None of which kept me from experiencing the unique pleasure that tennis fans can get when they travel across the Atlantic to watch a tournament. There's a sense, when you sit in a stadium in Paris or Madrid or London, that you're a spy, that you aren't supposed to be there, that you've been transported to an alternate tennis universe. Or make that an alternate sports and celebrity universe. One of the mystifying experiences for an American visitor is seeing the face of a man on a Jumbotron and hearing the crowd build to a roar as the camera lingers on him. You know it must be a soccer star, the European equivalent of Michael Jordan or Tiger Woods perhaps. Though all you really know is that he means a lot to a lot of people, but exactly why remains a mystery. This is a happy novelty for the U.S. fan: We get to analyze and enjoy the match and the crowd and the atmosphere with fresh eyes, as if we're seeing a tennis tournament for the first time.
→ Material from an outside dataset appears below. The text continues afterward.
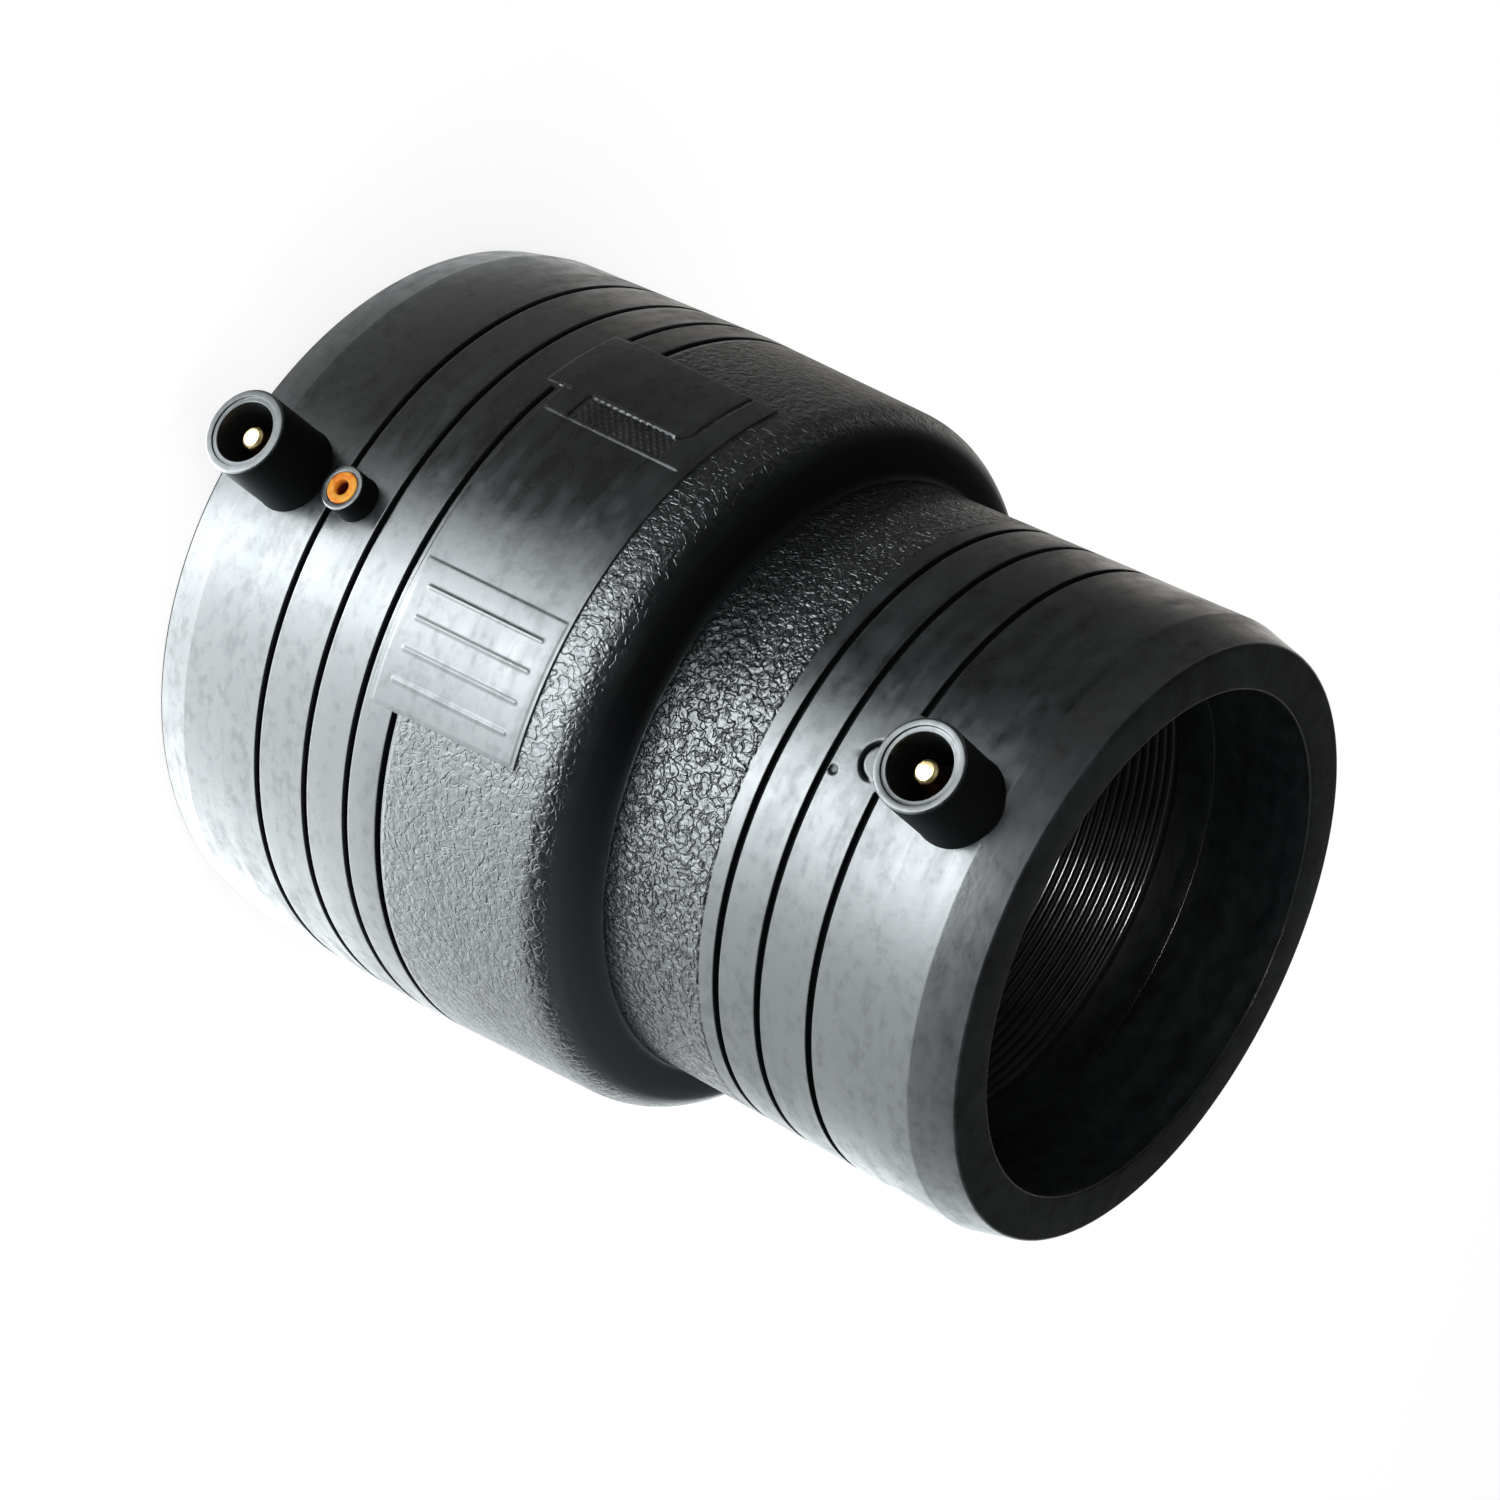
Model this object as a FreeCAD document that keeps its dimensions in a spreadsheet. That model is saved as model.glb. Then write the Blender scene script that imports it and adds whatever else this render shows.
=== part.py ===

The atmosphere in Madrid on Wednesday reached its peak at exactly 4:10 P.M. That's when Rafael Nadal took the court to a packed house, half of which had walked down as far as they could to take photos of him. These fans were fortunate to see the home-country hero make his debut here: Nadal had requested to play in the afternoon so he could watch a Spanish soccer match that evening. The crowd was good and wound-up by the time the match started, and they let it out between points with endless, pointless cries of "Ra-FA!" Nadal started slowly, hit more balls than normal over the baseline, shook his head at the semi-organized grounds crew, and eventually found his return groove on Melzer's lefty kick serve. He won anti-climactically, 6-3, 6-1, but watching him gather the energy of 12,000 Spaniards and send it back to them with a forehand belted through the thin air and past his opponent, you could feel for the first time a certain something in the Madrid afternoon. What was it? After three days of players slipping, sliding, pulling out and complaining, the Caja had finally found its Magica. The Box had a little Magic in it after all.